The Nanshan Group has a lot planned for 2012, including a made-to-measure program, a higher-end tailored clothing line and a contemporary sportswear line. In China, Nanshan tested made-to-measure within Fashion Plaza at Filarte Sartoria, an M2M store for suiting and shirting that uses their own Filarte fabric. Based on that success, M2M for the U.S. is slated for some time in 2012. Also on the horizon is Owen Miller, a higher-end tailored clothing collection. Pieces will be made from Italian fabrics, with half-canvas construction and more hand detailing operations on the sleeves, shoulders and collar settings. Although pricepoints weren’t confirmed at press time, sportcoats are predicted to wholesale for around $300 and suits around $450. As for a sportswear offering, Nanshan has that covered, too. Currently available in over 500 top greengrass stores and golf resorts is Aristo 18, a sportswear line that has gained popularity among golfers. The collection comprises dress slacks, casual slacks, walk shorts, etc. In contemporary sportswear, Nanshan is launching its Bosa Magine line, a contemporary collection available only in Asia that will make its U.S. debut in 2012.
What’s in store?
There are 16 Paul Betenly stores in China, two of which are in Beijing and sit next to high-end retailers like Lane Crawford and Louis Vuitton. In Asia, the brand is a forward, contemporary lifestyle collection focused on sportswear (though there are tailored pieces too). This particular store opened in March 2011 and is considered more of a marketing expense than a volume driver. Head designer for Paul Betenly’s Chinese line, Mr. Ding designed the entire store and styles all of the looks on display. Stores carry the entire 160 piece collection with merchandise changing six times a season. Fabrics for the line are sourced in Europe and made in other factories in China. (Once the factories at Nanshan are fully capable of manufacturing sportswear all of Paul Betenly will be made there. In the meantime, Nanshan workers are trained to make sportswear by producing uniforms for both state and Nanshan employees.) They average 330,000 woven shirts (max is 500,000 as of right now) and 500,000 to 600,000 sportswear pieces a year, but are working on increasing production.
• Established in 1978
• Nanshan is a 26 sq. mile compound filled with seven hotels, six golf courses, a cultural center, vineyard, aluminum factories, Nanshan University (which has 35,000 students), power plants, three park areas, over 20 residential areas, etc.
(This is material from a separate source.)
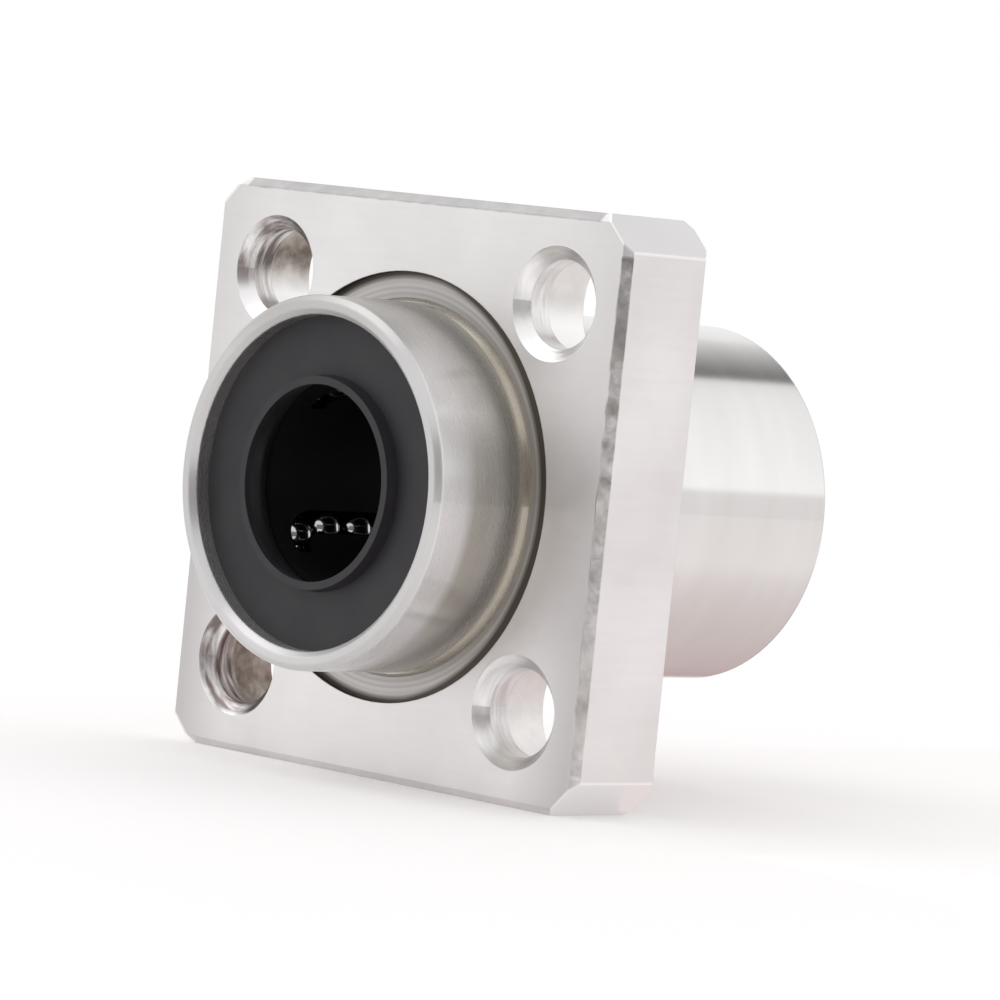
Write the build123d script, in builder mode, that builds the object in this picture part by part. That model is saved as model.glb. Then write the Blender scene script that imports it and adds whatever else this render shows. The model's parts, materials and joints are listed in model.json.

• Concept shops for each of the brands (Bosa Magine, Paul Betenly, Mens Planet and Filarte Sartoria) show how to create visuals and merchandise all of the franchised stores.
• Nanshan apparel manufacturing capabilities include: textile mills (two wool mills with 150,000 worsted wool yarn spinners: Natsun for high volume and Filarte mill to produce fabrics with low minimums); product inspection and testing facilities; tailored, sportswear and shirting factories (including a factory just for North American production, which employs 550 workers just for this market, with plans to hire 150 more workers); and a shipping warehouse.
• Employees complete a three-month training program and to maintain quality control, workers are trained to do only one task extremely well.
• Factories are all equipped with Eton systems, which expedite production process by automatically moving goods to the next step.
• They own nearly 60 companies, leading industries of aluminum, textiles, garments, finance, real estate, education and tourism: sightseeing, recreation, vacation, star hotel groups, exhibition services, golf, etc.
• Nanshan Textile Industrial Park occupies 300,000 sq. meters and employees 10,000 people.
• Nanshan owns a pasture in Australia which allows them to control the fibers.
• Garment division: 7 mills, 14 garment production lines with 4,000 sets of equipment and total capacity of 5 million sets.
The Nanshan spirit is described as “loyal, responsible, diligent and dedicated. With the lead and support of entrepreneurs, the new generation will consistently blaze new trails, take an enterprising road emancipating the mind, an opening road oriented to the world, and an innovative road building a beautiful world.” Nanshan’s mission explains that they’re ready to prosper and the goal is to offer retailers the best quality goods at competitive prices.